Take into consideration:

Mullefa commented 9 years ago

Naming is always contentious - I really like s(), but this might not be everyone's bag. I'd suggest we try and get some input from some of the regular R developers on github. @hadley what do you think?

smbache commented 9 years ago

s is used for smoothing splines in many model interfaces...

hadley commented 9 years ago

I like it!

lionel- commented 9 years ago

looks nice. What about using % instead of $, as it would be reminiscent of formatting functions in other languages?

smbache commented 9 years ago

@hadley what would be your preference for name and symbol? It's your package ;)

hadley commented 9 years ago

I don't have particularly strong feelings either way

kristang commented 9 years ago

What about strinter?

kirillseva commented 9 years ago

This package (not on CRAN yet) has similar functionality, inspired by ruby's string interpolation

user_name <- "World"
productivus::pp("Hello #{user_name}!")
# [1] "Hello World!"
robertzk commented 9 years ago

Except that I didn't support recursive parsing; the following will fail:

x <- 1
productivus::pp("x is #{productivus::pp('#{x}!')}")

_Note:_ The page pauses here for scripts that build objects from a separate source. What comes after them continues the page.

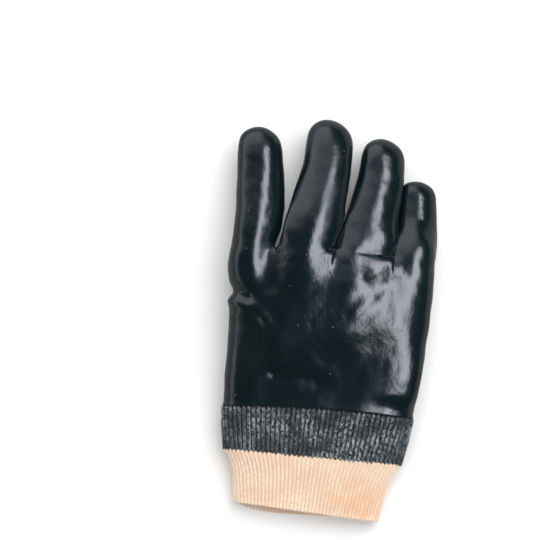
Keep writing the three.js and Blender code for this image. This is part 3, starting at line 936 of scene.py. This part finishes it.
film, given, put = effect("dust and smudges", {"Smudge Size": 30, "Speck Size": 1.6}, ["Smudge", "Speck"])
haze = cloud(film, given["Smudge Size"], 5, (1.6, 0.7, 1))
film.links.new(soft_step(film, haze, 0.48, 0.72), put["Smudge"])
dots = film.nodes.new("ShaderNodeTexVoronoi")
film.links.new(film.nodes.new("ShaderNodeTexCoord").outputs["Object"], dots.inputs["Vector"])
film.links.new(math_node(film, "DIVIDE", 1 / mm, given["Speck Size"]), dots.inputs["Scale"])
chosen = film.nodes.new("ShaderNodeSeparateColor")
film.links.new(dots.outputs["Color"], chosen.inputs[0])
near_dot = math_node(film, "SUBTRACT", 1, soft_step(film, dots.outputs["Distance"], 0.12, 0.26))
rare_dot = soft_step(film, chosen.outputs[0], 0.988, 0.99)
film.links.new(math_node(film, "MULTIPLY", near_dot, rare_dot), put["Speck"])

mottle, given, put = effect("fine mottle", {"Mottle Size": 1.0, "Patch Size": 18}, ["Mottle", "Patch"])
streaks = cloud(mottle, given["Mottle Size"], 2, (1, 0.45, 1))
mottle.links.new(soft_step(mottle, streaks, 0.4, 0.62), put["Mottle"])
mottle.links.new(soft_step(mottle, cloud(mottle, given["Patch Size"], 2), 0.35, 0.65), put["Patch"])
print("effects:", [tree.name for tree in (skin, film, mottle)])


# %% [markdown]
# A finish is then short to write: it takes masks from the shared effects, blends two colours by them, and
# feeds one Principled surface with a colour, a roughness and a bump. These helpers keep that shape the same
# for all four finishes, and they hold no values of their own.


# %% Helpers for the finishes
def use_effect(material, tree, **values):
    node = material.node_tree.nodes.new("ShaderNodeGroup")
    node.node_tree = tree
    for name, value in values.items():
        node.inputs[name.replace("_", " ")].default_value = value
    return node.outputs


def blend(material, share, first, second):
    """A colour that runs from first to second. Each is a colour or a socket, and share is a mask."""
    node = material.node_tree.nodes.new("ShaderNodeMix")
    node.data_type = "RGBA"
    material.node_tree.links.new(share, node.inputs["Factor"])
    for socket, value in ((node.inputs[6], first), (node.inputs[7], second)):
        if isinstance(value, tuple):
            socket.default_value = (*value, 1)
        else:
            material.node_tree.links.new(value, socket)
    return node.outputs[2]


def dress(material, colour, roughness, height, depth, **constants):
    """Feeds the surface. height is a mask, depth its full height in millimetres."""
    tree = material.node_tree
    surface = tree.nodes["Principled BSDF"]
    tree.links.new(colour, surface.inputs["Base Color"])
    tree.links.new(roughness, surface.inputs["Roughness"])
    bump = tree.nodes.new("ShaderNodeBump")
    bump.inputs["Distance"].default_value = depth * mm
    tree.links.new(height, bump.inputs["Height"])
    tree.links.new(bump.outputs["Normal"], surface.inputs["Normal"])
    for name, value in constants.items():
        surface.inputs[name.replace("_", " ")].default_value = value


def rib_valleys(material):
    """How deep each point lies between two ribs, from the number that the tube carries."""
    node = material.node_tree.nodes.new("ShaderNodeAttribute")
    node.attribute_name = "valley"
    return node.outputs["Fac"]


def linear_mix(tree, share, first, second):
    """A number that runs from first to second."""
    return math_node(tree, "ADD", first, math_node(tree, "MULTIPLY", share, second - first))


# %% [markdown]
# PVC dip is a thick wet-looking skin. Its colour is nearly nothing, with a blue-green tint, and what shows
# is the mirror of the room, a little broken by the jersey under it and by handling. So the colour stays
# dark, the roughness wanders where hands and dust have been, and a shallow bump gives the long soft ripple
# and the fabric's grain.

# %% Glossy PVC
pvc = new_material("glossy black PVC")
tree = pvc.node_tree
film_out = use_effect(pvc, film, Smudge_Size=34, Speck_Size=2.0)
skin_out = use_effect(pvc, skin, Lump_Size=6, Grain_Size=1.2, Grain_Share=0.45)
colour = blend(pvc, film_out["Smudge"], (0.0018, 0.0074, 0.009), (0.0055, 0.0125, 0.0148))
colour = blend(pvc, film_out["Speck"], colour, (0.16, 0.17, 0.17))
roughness = linear_mix(tree, film_out["Smudge"], 0.19, 0.3)
roughness = math_node(tree, "ADD", roughness, math_node(tree, "MULTIPLY", film_out["Speck"], 0.4))
dress(pvc, colour, roughness, skin_out["Height"], 0.2, IOR=1.5)
print("PVC:", len(tree.nodes), "nodes")

# %% [markdown]
# Where the dip ends it soaks into the rib knit. The crests hold a satin skin and shine. A pale speckle in
# patches is painted on as painted highlight, standing in for the glints the ribs catch, and the valleys are
# painted dark as shade. The tube carries a "valley" number for each point, which darkens the finish between
# two ribs as painted shade.

# %% Soaked rib
tree = dipped.node_tree
valley = rib_valleys(dipped)
fine = use_effect(dipped, mottle, Mottle_Size=1.25, Patch_Size=16)
grain = use_effect(dipped, skin, Lump_Size=1.6, Grain_Size=0.5, Grain_Share=0.6)
# painted highlight: a pale speckle in patches stands in for glints on the soaked ribs
painted_glint_share = linear_mix(tree, fine["Patch"], 0.12, 1.0)
painted_glint_share = math_node(tree, "MULTIPLY", painted_glint_share, fine["Mottle"])
colour = blend(dipped, painted_glint_share, (0.016, 0.024, 0.028), (0.33, 0.37, 0.39))
# painted shade: the finish darkens between two ribs
colour = blend(dipped, valley, colour, (0.008, 0.012, 0.015))
roughness = linear_mix(tree, fine["Mottle"], 0.24, 0.42)
dress(dipped, colour, roughness, grain["Height"], 0.3)
print("soaked rib:", len(tree.nodes), "nodes")

# %% [markdown]
# The cuff is undyed cotton. Each rib's crest is pale cream, and the valleys are painted darker, warmer and
# pinker: painted shade between the ribs, with painted bounce light from the yarns there. Washing and
# handling leave soft stains, one of them by the free edge on the little finger's side. Cotton fibres stand
# off the yarn, so a little sheen softens its edges.

# %% Cotton rib knit
stain_at = (31, -57, 17)
stain_reach = 30


def stain(tree, centre, reach):
    """A soft cloud round one place in the hand's frame."""
    place = tree.nodes.new("ShaderNodeTexCoord").outputs["Object"]
    gap = tree.nodes.new("ShaderNodeVectorMath")
    gap.operation = "DISTANCE"
    tree.links.new(place, gap.inputs[0])
    gap.inputs[1].default_value = to_row(centre)
    near = math_node(tree, "SUBTRACT", 1, soft_step(tree, gap.outputs["Value"], 0, reach * mm))
    return math_node(tree, "MULTIPLY", near, soft_step(tree, cloud(tree, 9, 3), 0.3, 0.7))


tree = rib_knit.node_tree
valley = rib_valleys(rib_knit)
fine = use_effect(rib_knit, mottle, Mottle_Size=1.1, Patch_Size=22)
fuzz = use_effect(rib_knit, skin, Lump_Size=0.7, Grain_Size=0.3, Grain_Share=0.6)
colour = blend(rib_knit, fine["Mottle"], (0.8, 0.645, 0.5), (0.92, 0.775, 0.62))
colour = blend(rib_knit, math_node(tree, "MULTIPLY", fine["Patch"], 0.3), colour, (0.76, 0.5, 0.36))
warm = math_node(tree, "MULTIPLY", stain(tree, stain_at, stain_reach), 0.75)
colour = blend(rib_knit, warm, colour, (0.8, 0.47, 0.25))
# painted shade and bounce light: the valleys between ribs turn darker and warmer
deep = math_node(tree, "MULTIPLY", valley, 0.75)
colour = blend(rib_knit, deep, colour, (0.74, 0.51, 0.36))
roughness = linear_mix(tree, fine["Mottle"], 0.85, 0.95)
dress(rib_knit, colour, roughness, fuzz["Height"], 0.14, Sheen_Weight=0.25, Sheen_Roughness=0.5)
print("cotton rib:", len(tree.nodes), "nodes")

# %% [markdown]
# The hand's liner is plain cotton jersey, seen only through the wrist. It shares the cotton's effects, in a
# cooler and slightly greyer tone, with a fine rib of its own from a wave texture.

# %% Jersey liner
jersey = new_material("cotton jersey liner")
tree = jersey.node_tree
fine = use_effect(jersey, mottle, Mottle_Size=0.9, Patch_Size=14)
columns = tree.nodes.new("ShaderNodeTexWave")
columns.inputs["Scale"].default_value = 260
columns.inputs["Distortion"].default_value = 1.5
tree.links.new(tree.nodes.new("ShaderNodeTexCoord").outputs["Object"], columns.inputs["Vector"])
colour = blend(jersey, fine["Mottle"], (0.66, 0.55, 0.44), (0.76, 0.66, 0.55))
colour = blend(jersey, columns.outputs["Fac"], colour, (0.8, 0.7, 0.58))
roughness = linear_mix(tree, fine["Patch"], 0.85, 0.95)
dress(jersey, colour, roughness, columns.outputs["Fac"], 0.25, Sheen_Weight=0.2, Sheen_Roughness=0.5)
hand.data.materials.append(pvc)
hand.data.materials.append(jersey)
band.data.materials.append(dipped)
cuff.data.materials.append(rib_knit)
print("jersey:", len(tree.nodes), "nodes")

# %% [markdown]
# The photograph looks almost straight down, a little from the wrist's side, with the fingers leaning to the
# right. The camera is placed from those two angles and from the picture's scale.

# %% Camera
view_elevation = math.radians(86)
hand_lean = math.radians(7)
picture_width = 348.5
focal_length = 120
sensor_width = 36
aim = Vector((middle_x - 41.6, rim_y + 84.4, 20)) * mm
distance = picture_width * mm * focal_length / sensor_width
level = math.cos(view_elevation)
back = Vector((math.sin(hand_lean) * level, -math.cos(hand_lean) * level, math.sin(view_elevation)))
near_clip, far_clip = 0.01, 20
camera = bpy.data.objects.new("camera", bpy.data.cameras.new("camera"))
camera.data.lens = focal_length
camera.data.sensor_width = sensor_width
camera.data.clip_start, camera.data.clip_end = near_clip, far_clip
camera.location = aim + back * distance
camera.rotation_euler = (-back).to_track_quat("-Z", "Y").to_euler()
bpy.context.scene.collection.objects.link(camera)
bpy.context.scene.camera = camera
print("camera at", [round(v, 3) for v in camera.location])


# %% [markdown]
# The glove lies on plain white paper, so the floor is a white sheet that the camera sees bright. Its
# reflection in the glove is kept darker, because a full white one would draw a pale rim along every finger,
# and the real picture has none. One broad lamp overhead fills the knit with soft light. It stays out of the
# reflections, which are the world's work below.


# %% Floor and lights
def soft_lamp(name, direction, reach, size, power):
    """A broad lamp that lights the pieces and stays out of their reflections."""
    light = bpy.data.lights.new(name, "AREA")
    light.shape = "RECTANGLE"
    light.size, light.size_y = size
    light.energy = power
    lamp = bpy.data.objects.new(name, light)
    toward = Vector(direction).normalized()
    lamp.location = toward * reach
    lamp.rotation_euler = (-toward).to_track_quat("-Z", "Y").to_euler()
    lamp.visible_glossy = False
    lamp.visible_camera = False
    bpy.context.scene.collection.objects.link(lamp)
    return lamp


floor_size = 6
seen_tone = 0.85
mirrored_tone = 0.3
floor_mesh = bpy.data.meshes.new("floor")
corners = [(-1, -1), (1, -1), (1, 1), (-1, 1)]
floor_mesh.from_pydata([(x * floor_size / 2, y * floor_size / 2, 0) for x, y in corners], [], [(0, 1, 2, 3)])
floor = bpy.data.objects.new("floor", floor_mesh)
bpy.context.scene.collection.objects.link(floor)
paper = new_material("white paper")
paper_tree = paper.node_tree
tone = paper_tree.nodes.new("ShaderNodeMix")
tone.data_type = "RGBA"
tone.inputs[6].default_value = (seen_tone, seen_tone, seen_tone, 1)
tone.inputs[7].default_value = (mirrored_tone, mirrored_tone, mirrored_tone, 1)
paper_rays = paper_tree.nodes.new("ShaderNodeLightPath")
paper_surface = paper_tree.nodes["Principled BSDF"]
paper_tree.links.new(paper_rays.outputs["Is Glossy Ray"], tone.inputs["Factor"])
paper_tree.links.new(tone.outputs[2], paper_surface.inputs["Base Color"])
paper_surface.inputs["Roughness"].default_value = 0.9
floor.data.materials.append(paper)
overhead = soft_lamp("overhead fill", (0.2, 0.5, 1), reach=1.6, size=(1.4, 1.4), power=22)
print("floor and lamp:", floor.name, overhead.name)

# %% [markdown]
# A glossy black glove shows its studio, not its colour. The photograph's reflections fit one long bright
# softbox to the right of and beyond the fingertips, a dimmer wall beyond them to the left, and a dark room
# overhead. The world paints these as soft-edged panels by direction, each a rectangle in a ceiling one unit
# above the glove, and the camera itself sees plain white.

# %% Studio panels in the world
Panel = namedtuple("Panel", "name left right near far soft strength")
panels = [
    Panel("strip softbox", 0.4, 1.0, -0.4, 0.9, 0.12, 11.0),
    Panel("wall beyond", -60, 0.30, 0.80, 60, 0.50, 1.8),
    Panel("low window on the left", -60, -3.0, -4.0, 0.6, 0.6, 1.6),
]
room_glow = 0.07
plain_glow = 0.8
least_upward = 0.02
cool_white = (0.9, 0.92, 1.0, 1)

world = bpy.data.worlds.new("studio")
bpy.context.scene.world = world
world.use_nodes = True
nodes, links = world.node_tree.nodes, world.node_tree.links


def between_sides(tree, value, low, high, soft):
    rising = soft_step(tree, value, low - soft, low + soft)
    falling = soft_step(tree, value, high - soft, high + soft)
    return math_node(tree, "MULTIPLY", rising, math_node(tree, "SUBTRACT", 1, falling))


def panel_light(tree, across, ahead, board):
    mask = math_node(
        tree,
        "MULTIPLY",
        between_sides(tree, across, board.left, board.right, board.soft),
        between_sides(tree, ahead, board.near, board.far, board.soft),
    )
    return math_node(tree, "MULTIPLY", mask, board.strength)


coordinates = nodes.new("ShaderNodeTexCoord")
direction = nodes.new("ShaderNodeSeparateXYZ")
links.new(coordinates.outputs["Generated"], direction.inputs[0])
upward = math_node(world.node_tree, "MAXIMUM", direction.outputs["Z"], least_upward)
across = math_node(world.node_tree, "DIVIDE", direction.outputs["X"], upward)
ahead = math_node(world.node_tree, "DIVIDE", direction.outputs["Y"], upward)
total = room_glow
for board in panels:
    total = math_node(world.node_tree, "ADD", panel_light(world.node_tree, across, ahead, board), total)
rays = nodes.new("ShaderNodeLightPath")
glossy_background = nodes["Background"]
links.new(total, glossy_background.inputs["Strength"])
plain_background = nodes.new("ShaderNodeBackground")
plain_background.inputs["Color"].default_value = (1, 1, 1, 1)
plain_background.inputs["Strength"].default_value = plain_glow
glossy_background.inputs["Color"].default_value = cool_white
choice = nodes.new("ShaderNodeMixShader")
links.new(rays.outputs["Is Glossy Ray"], choice.inputs["Fac"])
links.new(plain_background.outputs[0], choice.inputs[1])
links.new(glossy_background.outputs[0], choice.inputs[2])
links.new(choice.outputs[0], nodes["World Output"].inputs["Surface"])
bpy.context.scene.view_settings.view_transform = "Standard"
print("studio panels:", [board.name for board in panels])
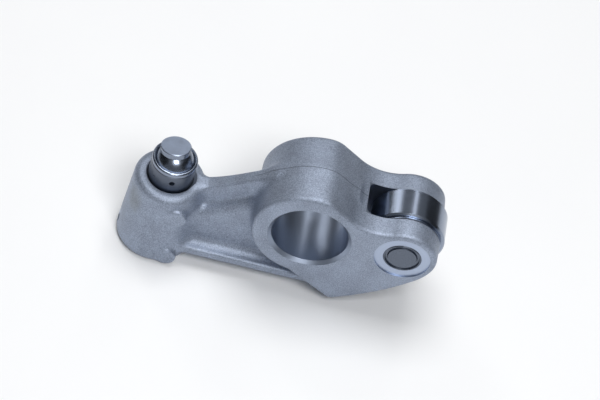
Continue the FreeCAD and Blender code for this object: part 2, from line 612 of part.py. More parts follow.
def make_foot():
    """The swivel foot and the ring that keeps its ball in the sleeve."""
    outside = "(bore_radius - sleeve_play)"
    socket = "(ball_radius + ball_play)"
    turned_piece("retaining_ring", "XZ_Plane", [
        ("sqrt(%s ^ 2 - (ball_drop + ring_height - ring_bevel) ^ 2) + ring_bevel" % socket, "ring_height"),
        (outside + " - ring_round", "ring_height"),
        (outside, "ring_height - ring_round"),
        (outside, "sleeve_bevel"),
        (outside + " - sleeve_bevel", "0"),
        ("sqrt(%s ^ 2 - ball_drop ^ 2)" % socket, "0"),
        ("sqrt(%s ^ 2 - (ball_drop + ring_height - ring_bevel) ^ 2)" % socket, "ring_height - ring_bevel"),
    ], {1: ("ring_round", 1), 5: (socket, -1)}, {"x": "-adjuster_reach", "z": "boss_top + sleeve_rise"})
    foot = turned_piece("swivel_foot", "XZ_Plane", [
        ("0", "foot_height"),
        ("foot_radius - foot_bevel", "foot_height"),
        ("foot_radius", "foot_height - foot_bevel"),
        ("foot_radius", "foot_height - foot_side"),
        ("foot_neck", "sqrt(ball_radius ^ 2 - foot_neck ^ 2)"),
        ("0", "-ball_radius"),
    ], {3: ("foot_hollow", -1), 4: ("ball_radius", 1)},
        {"x": "-adjuster_reach", "z": "boss_top + sleeve_rise - ball_drop"})
    heading = math.radians(size("foot_heading"))
    foot.Placement = FreeCAD.Placement(
        foot.Placement.Base, FreeCAD.Rotation(V(-math.sin(heading), math.cos(heading), 0), size("foot_tilt")))
    bind(foot, ".Placement.Rotation.Angle", "foot_tilt")


def make_plunger():
    """The plunger that stands on the floor of the adjuster bore, with its reservoir."""
    outside = "(sleeve_bore_radius - plunger_play)"
    groove = "(bore_depth - gallery_drop + bore_radius * tan(gallery_angle))"
    high = "(bore_depth - plunger_drop)"
    floor = "boss_top - bore_depth"
    body = turned_piece("adjuster_plunger", "XZ_Plane", [
        ("seat_well_radius", high),
        (outside + " - sleeve_bevel", high),
        (outside, high + " - sleeve_bevel"),
        (outside, groove + " + oil_groove_width / 2"),
        (outside + " - oil_groove_depth", groove + " + oil_groove_width / 2 - oil_groove_depth"),
        (outside + " - oil_groove_depth", groove + " - oil_groove_width / 2 + oil_groove_depth"),
        (outside, groove + " - oil_groove_width / 2"),
        (outside, "0"),
        ("reservoir_radius", "0"),
        ("reservoir_radius", high + " - plunger_crown"),
        ("seat_radius", high + " - plunger_crown"),
        ("seat_radius", high + " - seat_depth"),
        ("seat_well_radius", high + " - seat_depth"),
    ], place={"x": "-adjuster_reach", "z": floor})
    cross_hole(body, "plunger_oil_hole", "YZ_Plane", "oil_hole_radius", groove, False)
    return body


def make_coil(name, radius, wire, turns, low, high):
    """An open coil spring along Z, from one height of its wire's middle to another.

    The wire's section is a ring of arcs, so that no face of the coil closes on itself.
    """
    helix = doc.addObject("Part::Helix", name + "_line")
    bind(helix, "Radius", radius)
    bind(helix, "Height", "(%s) - (%s)" % (high, low))
    bind(helix, "Pitch", "((%s) - (%s)) / %s" % (high, low, turns))
    section = doc.addObject("Part::Compound", name + "_wire")
    arcs = []
    for number in range(WIRE_ARCS):
        arc = doc.addObject("Part::Circle", "%s_arc_%d" % (name, number + 1))
        arc.Angle1 = number * FULL_TURN / WIRE_ARCS
        arc.Angle2 = (number + 1) * FULL_TURN / WIRE_ARCS
        arc.Placement = FreeCAD.Placement(V(size(radius), 0, 0), FreeCAD.Rotation(V(1, 0, 0), 90))
        bind(arc, "Radius", wire)
        bind(arc, ".Placement.Base.x", radius)
        arcs.append(arc)
    section.Links = arcs
    doc.recompute()
    coil = doc.addObject("Part::Sweep", name)
    coil.Label = name
    coil.Sections = [section]
    coil.Spine = (helix, ["Edge1"])
    coil.Solid = True
    coil.Frenet = True
    return set_on_axis(coil, x="-adjuster_reach", z=low)


def make_check_valve():
    """The check ball on its seat, the cage over it, and the two springs."""
    top = "(boss_top - plunger_drop)"
    turned_piece("check_cage", "XZ_Plane", [
        ("cage_hole_radius", "cage_height"),
        ("cage_radius", "cage_height"),
        ("cage_radius", "cage_wall"),
        ("cage_flange_radius", "cage_wall"),
        ("cage_flange_radius", "0"),
        ("cage_radius - cage_wall", "0"),
        ("cage_radius - cage_wall", "cage_height - cage_wall"),
        ("cage_hole_radius", "cage_height - cage_wall"),
    ], place={"x": "-adjuster_reach", "z": top})
    middle = "(%s - seat_depth + sqrt(check_ball_radius ^ 2 - seat_radius ^ 2) + seating_gap)" % top
    ball = doc.addObject("Part::Sphere", "check_ball")
    ball.Label = "check_ball"
    bind(ball, "Radius", "check_ball_radius")
    set_on_axis(ball, x="-adjuster_reach", z=middle)
    foot = "%s + sqrt((check_ball_radius + check_wire + seating_gap) ^ 2 - check_coil ^ 2)" % middle
    make_coil("check_spring", "check_coil", "check_wire", "check_turns", foot,
              top + " + cage_height - cage_wall - check_wire - seating_gap")
    make_coil("plunger_spring", "spring_coil", "spring_wire", "spring_turns",
              top + " + cage_wall + spring_wire + seating_gap",
              "boss_top + sleeve_rise - partition_depth - spring_wire - seating_gap")


def make_stop_ring():
    """The wire ring in the bore's groove that stops the sleeve at the end of its travel."""
    body = new_body("stop_ring")
    wire = round_sketch(body, "stop_wire_section", "XZ_Plane", "stop_wire", ("bore_radius", "0"))
    ring = body.newObject("PartDesign::Revolution", "stop_wire_turn")
    ring.Profile = wire
    ring.ReferenceAxis = (wire, ["V_Axis"])
    bind(ring, "Angle", "360 - 2 * stop_opening")
    set_on_axis(body, x="-adjuster_reach", z="boss_top - stop_depth")


def make_gallery_plug():
    """The ball pressed into the outer end of the gallery, against its shoulder."""
    ball = doc.addObject("Part::Sphere", "gallery_plug")
    ball.Label = "gallery_plug"
    bind(ball, "Radius", "plug_radius - seating_gap")
    along = "(plug_seat + sqrt(plug_radius ^ 2 - gallery_radius ^ 2))"
    set_on_axis(ball, x="-adjuster_reach - %s * cos(gallery_angle)" % along,
                z="boss_top - gallery_drop - %s * sin(gallery_angle)" % along)


def check_document():
    """Stop if any object failed to build, or a piece is not one valid closed solid."""
    for item in doc.Objects:
        if "Invalid" in item.State or "Error" in item.State:
            raise RuntimeError("%s did not build: %s" % (item.Name, item.State))
    for name in NODES:
        shape = doc.getObject(name).Shape
        if shape.isNull() or not shape.isValid() or len(shape.Solids) != 1:
            raise RuntimeError("%s is not one valid solid" % name)


make_casting()
make_roller_set()
make_sleeve()
make_foot()
make_plunger()
make_check_valve()
make_stop_ring()
make_gallery_plug()
doc.recompute()

NODES = ["rocker_casting", "roller_pin", "roller_ring", "thrust_washer_front", "thrust_washer_back",
         "adjuster_sleeve", "retaining_ring", "swivel_foot", "adjuster_plunger", "plunger_spring",
         "check_cage", "check_ball", "check_spring", "stop_ring", "gallery_plug"]
NODES += ["needle_%02d" % (number + 1) for number in range(NEEDLES)]
check_document()
os.makedirs("parts", exist_ok=True)
for name in NODES:
    doc.getObject(name).Shape.exportStep("parts/%s.step" % name)
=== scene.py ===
"""Looks of a roller rocker arm: its finishes, the floor, the lamps and the camera.

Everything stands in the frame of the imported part: the origin is the middle of the shaft
bore, +Y runs along the bore, +Z points the way the swivel foot does and +X points to the
roller. Shapes and finishes are worked out in millimetres, lamps and camera in metres.
"""
import math

import bpy
import numpy as np
from mathutils import Matrix, Vector


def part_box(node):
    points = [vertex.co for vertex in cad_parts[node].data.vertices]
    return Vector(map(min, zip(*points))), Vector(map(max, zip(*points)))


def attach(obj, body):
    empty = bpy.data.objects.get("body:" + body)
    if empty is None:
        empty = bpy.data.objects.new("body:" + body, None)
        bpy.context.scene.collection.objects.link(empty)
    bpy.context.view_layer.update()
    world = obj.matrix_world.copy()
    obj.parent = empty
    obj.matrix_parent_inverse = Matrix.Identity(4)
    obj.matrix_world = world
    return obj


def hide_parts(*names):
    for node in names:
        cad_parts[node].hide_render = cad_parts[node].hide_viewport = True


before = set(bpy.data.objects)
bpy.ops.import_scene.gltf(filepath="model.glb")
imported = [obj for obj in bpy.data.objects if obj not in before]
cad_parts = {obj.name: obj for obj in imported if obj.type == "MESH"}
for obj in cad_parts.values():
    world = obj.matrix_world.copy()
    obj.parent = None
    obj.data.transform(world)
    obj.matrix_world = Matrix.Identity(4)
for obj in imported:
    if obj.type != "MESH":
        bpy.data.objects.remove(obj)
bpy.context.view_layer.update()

MM = 0.001
DEGREE = math.pi / 180


def middle_of(node):
    """The middle of a node's box, in millimetres."""
    low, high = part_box(node)
    return (low + high) / 2 / MM


def radius_of(node):
    """Half of a node's width along X, in millimetres: the radius of a turned piece."""
    low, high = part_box(node)
    return (high.x - low.x) / 2 / MM


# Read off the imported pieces, in millimetres.
PIN = middle_of("roller_pin")
PIN_RADIUS = radius_of("roller_pin")
ADJUSTER = middle_of("adjuster_sleeve")
SLEEVE_RADIUS = radius_of("adjuster_sleeve")
SLEEVE_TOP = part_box("adjuster_sleeve")[1].z / MM
HALF_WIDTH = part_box("rocker_casting")[1].y / MM
FLOOR_GAP = 0.02
FLOOR_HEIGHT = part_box("rocker_casting")[0].z - FLOOR_GAP * MM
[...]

I can expand to include this functionality with a slightly more careful parser if there is interest (not that the current implementation is the most efficient). smbache's implementation seems to cover these cases, and look slightly cleaner (although also looks slightly like PHP!)

smbache commented 9 years ago

One argument for $ is that one can think of it as indexing env, as in env$user_name... But then allowing more complex expressions than just names.

Mullefa commented 9 years ago

:+1:

smbache commented 9 years ago

Merged here; we'll leave this open and it seems this will be incorporated...

smbache commented 9 years ago

I've included this temporarily in loggr (until we can import from stringr). In the latest push you can interpolate, see also example in this thread: https://github.com/smbache/loggr/issues/17

Mullefa commented 9 years ago

OK. Cheers for the update.

smbache commented 9 years ago

The interpolation is now included in loggr until in a stable stringr release.